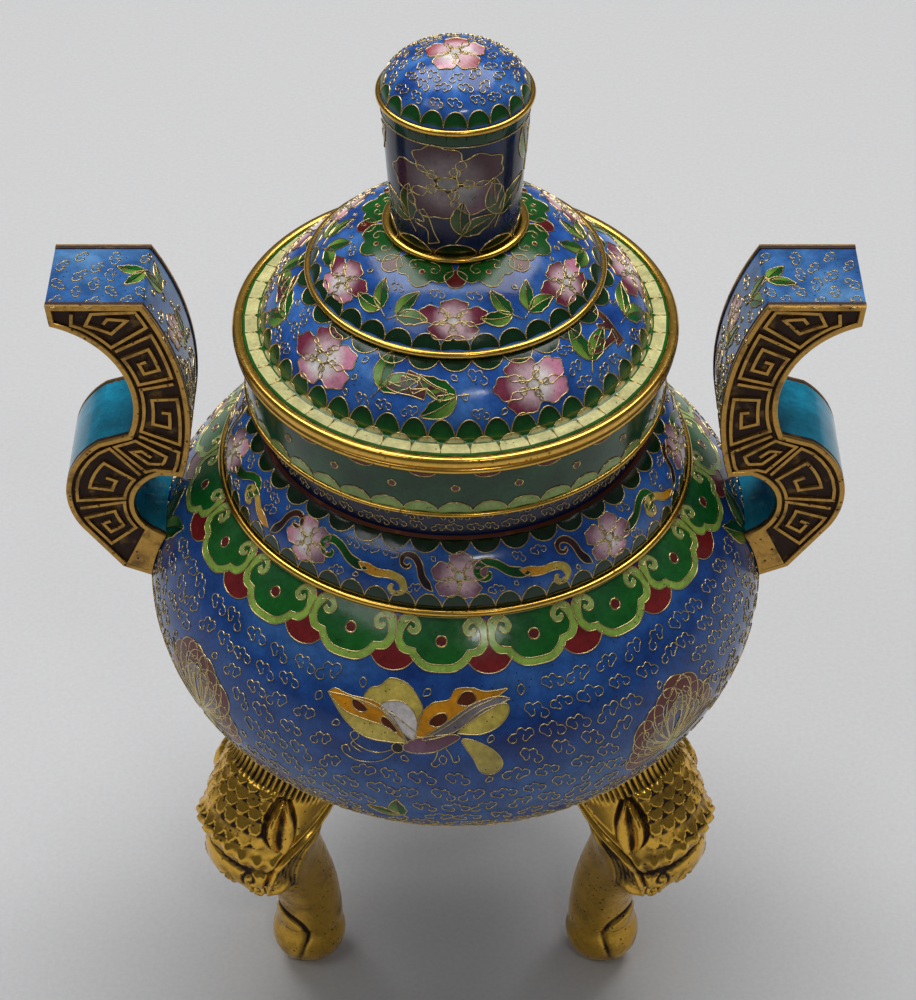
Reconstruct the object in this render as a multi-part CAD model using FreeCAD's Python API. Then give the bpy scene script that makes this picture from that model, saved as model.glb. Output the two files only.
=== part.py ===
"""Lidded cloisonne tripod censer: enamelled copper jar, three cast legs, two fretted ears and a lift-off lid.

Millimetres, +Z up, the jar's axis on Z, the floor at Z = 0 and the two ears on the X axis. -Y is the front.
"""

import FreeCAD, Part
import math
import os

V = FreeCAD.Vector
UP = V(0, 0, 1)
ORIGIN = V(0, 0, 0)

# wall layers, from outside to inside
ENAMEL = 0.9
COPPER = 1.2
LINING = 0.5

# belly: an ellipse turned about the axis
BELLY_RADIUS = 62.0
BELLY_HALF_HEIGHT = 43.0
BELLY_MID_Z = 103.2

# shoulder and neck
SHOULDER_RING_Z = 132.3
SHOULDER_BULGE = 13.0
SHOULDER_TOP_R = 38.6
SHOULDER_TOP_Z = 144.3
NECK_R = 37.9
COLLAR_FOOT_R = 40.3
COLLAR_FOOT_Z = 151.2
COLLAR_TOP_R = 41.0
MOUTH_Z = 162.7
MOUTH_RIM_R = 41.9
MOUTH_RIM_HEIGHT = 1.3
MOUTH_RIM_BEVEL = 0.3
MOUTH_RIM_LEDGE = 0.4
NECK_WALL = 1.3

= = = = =

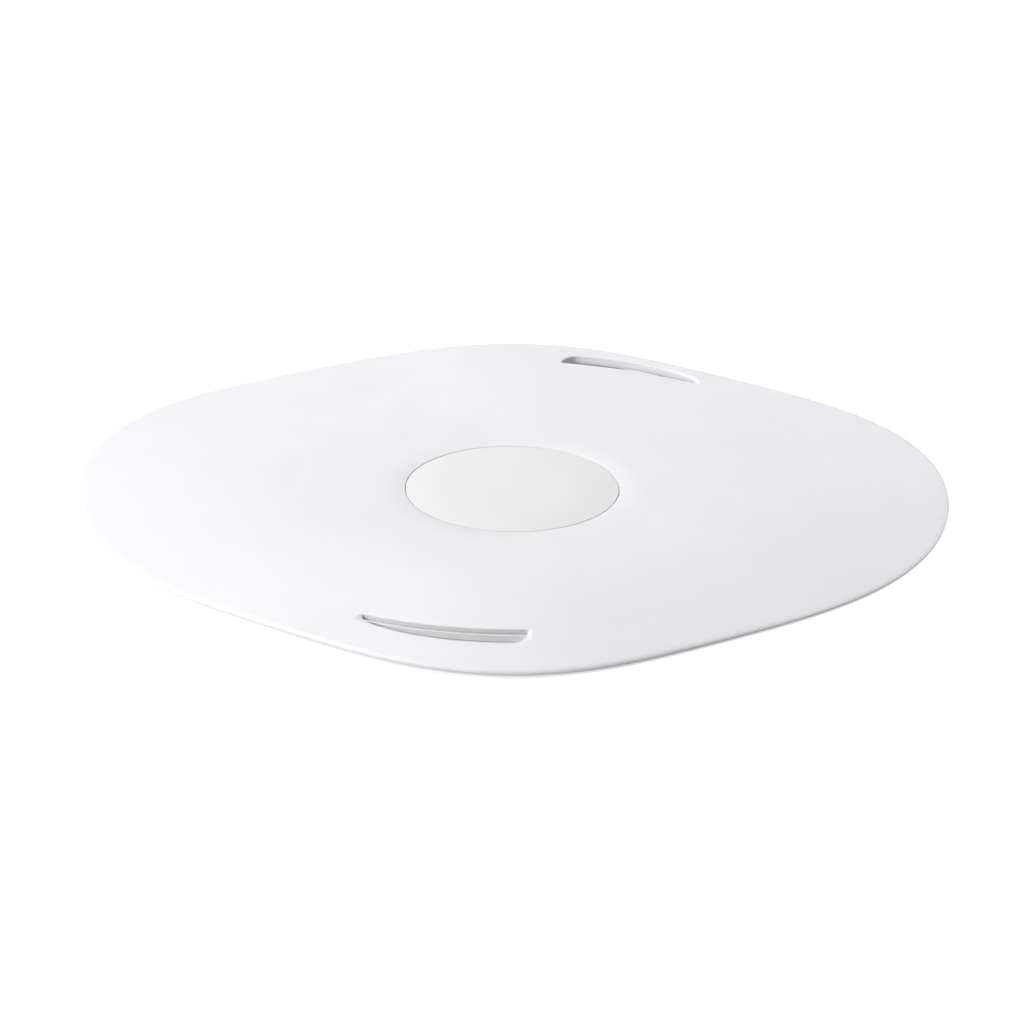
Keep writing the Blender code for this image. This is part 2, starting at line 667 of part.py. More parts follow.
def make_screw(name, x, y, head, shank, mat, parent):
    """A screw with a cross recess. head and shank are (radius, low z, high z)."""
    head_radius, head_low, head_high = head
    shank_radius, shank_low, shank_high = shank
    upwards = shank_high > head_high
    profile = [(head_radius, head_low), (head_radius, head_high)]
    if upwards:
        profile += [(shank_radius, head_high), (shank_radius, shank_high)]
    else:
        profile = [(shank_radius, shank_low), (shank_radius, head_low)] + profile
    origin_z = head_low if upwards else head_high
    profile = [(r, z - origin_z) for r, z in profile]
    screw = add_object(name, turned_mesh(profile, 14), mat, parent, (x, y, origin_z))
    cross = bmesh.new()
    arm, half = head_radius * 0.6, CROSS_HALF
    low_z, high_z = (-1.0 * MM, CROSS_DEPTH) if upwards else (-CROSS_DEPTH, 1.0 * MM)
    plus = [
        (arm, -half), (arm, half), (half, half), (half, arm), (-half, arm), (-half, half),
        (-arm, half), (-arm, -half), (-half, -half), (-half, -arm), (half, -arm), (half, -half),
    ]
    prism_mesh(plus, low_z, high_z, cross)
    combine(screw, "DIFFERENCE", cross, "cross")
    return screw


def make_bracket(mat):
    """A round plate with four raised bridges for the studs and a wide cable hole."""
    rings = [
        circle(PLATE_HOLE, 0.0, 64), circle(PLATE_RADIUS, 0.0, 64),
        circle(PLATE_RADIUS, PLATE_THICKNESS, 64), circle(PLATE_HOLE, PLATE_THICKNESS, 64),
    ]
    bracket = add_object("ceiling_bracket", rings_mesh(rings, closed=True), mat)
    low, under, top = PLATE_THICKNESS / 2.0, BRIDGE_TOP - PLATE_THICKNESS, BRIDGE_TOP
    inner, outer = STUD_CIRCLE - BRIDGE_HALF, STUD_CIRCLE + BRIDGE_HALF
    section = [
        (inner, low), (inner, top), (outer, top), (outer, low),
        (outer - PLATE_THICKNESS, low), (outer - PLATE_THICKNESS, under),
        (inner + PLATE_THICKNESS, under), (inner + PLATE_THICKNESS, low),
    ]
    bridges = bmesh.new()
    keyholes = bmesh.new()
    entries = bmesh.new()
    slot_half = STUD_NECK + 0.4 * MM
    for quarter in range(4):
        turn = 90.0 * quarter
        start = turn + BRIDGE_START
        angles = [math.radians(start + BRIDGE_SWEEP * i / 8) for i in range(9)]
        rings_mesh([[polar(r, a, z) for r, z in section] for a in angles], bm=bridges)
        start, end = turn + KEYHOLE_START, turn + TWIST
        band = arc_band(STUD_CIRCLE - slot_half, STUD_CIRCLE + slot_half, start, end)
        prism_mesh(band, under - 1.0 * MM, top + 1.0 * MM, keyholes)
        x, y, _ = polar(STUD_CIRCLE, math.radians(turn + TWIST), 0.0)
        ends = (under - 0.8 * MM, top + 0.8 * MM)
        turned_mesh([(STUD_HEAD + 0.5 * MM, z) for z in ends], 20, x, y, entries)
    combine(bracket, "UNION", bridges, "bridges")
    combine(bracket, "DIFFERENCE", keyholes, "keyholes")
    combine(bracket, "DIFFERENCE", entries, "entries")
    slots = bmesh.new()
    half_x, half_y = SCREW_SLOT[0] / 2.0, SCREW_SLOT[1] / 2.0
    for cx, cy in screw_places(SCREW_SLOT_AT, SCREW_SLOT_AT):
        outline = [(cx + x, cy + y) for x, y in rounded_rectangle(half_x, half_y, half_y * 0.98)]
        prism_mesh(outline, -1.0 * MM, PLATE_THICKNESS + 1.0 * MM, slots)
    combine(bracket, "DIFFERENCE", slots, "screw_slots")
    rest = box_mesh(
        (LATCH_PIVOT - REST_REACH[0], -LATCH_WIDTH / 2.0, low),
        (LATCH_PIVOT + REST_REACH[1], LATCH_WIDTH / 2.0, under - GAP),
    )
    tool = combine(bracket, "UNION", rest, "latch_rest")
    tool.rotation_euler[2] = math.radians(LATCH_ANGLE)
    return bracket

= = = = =

Among the lines above, find the one with "Reconstruct the object" and the one with "BELLY_MID_Z = 103.2". Quote both and everything between them, exactly.

Reconstruct the object in this render as a multi-part CAD model using FreeCAD's Python API. Then give the bpy scene script that makes this picture from that model, saved as model.glb. Output the two files only.
=== part.py ===
"""Lidded cloisonne tripod censer: enamelled copper jar, three cast legs, two fretted ears and a lift-off lid.

Millimetres, +Z up, the jar's axis on Z, the floor at Z = 0 and the two ears on the X axis. -Y is the front.
"""

import FreeCAD, Part
import math
import os

V = FreeCAD.Vector
UP = V(0, 0, 1)
ORIGIN = V(0, 0, 0)

# wall layers, from outside to inside
ENAMEL = 0.9
COPPER = 1.2
LINING = 0.5

# belly: an ellipse turned about the axis
BELLY_RADIUS = 62.0
BELLY_HALF_HEIGHT = 43.0
BELLY_MID_Z = 103.2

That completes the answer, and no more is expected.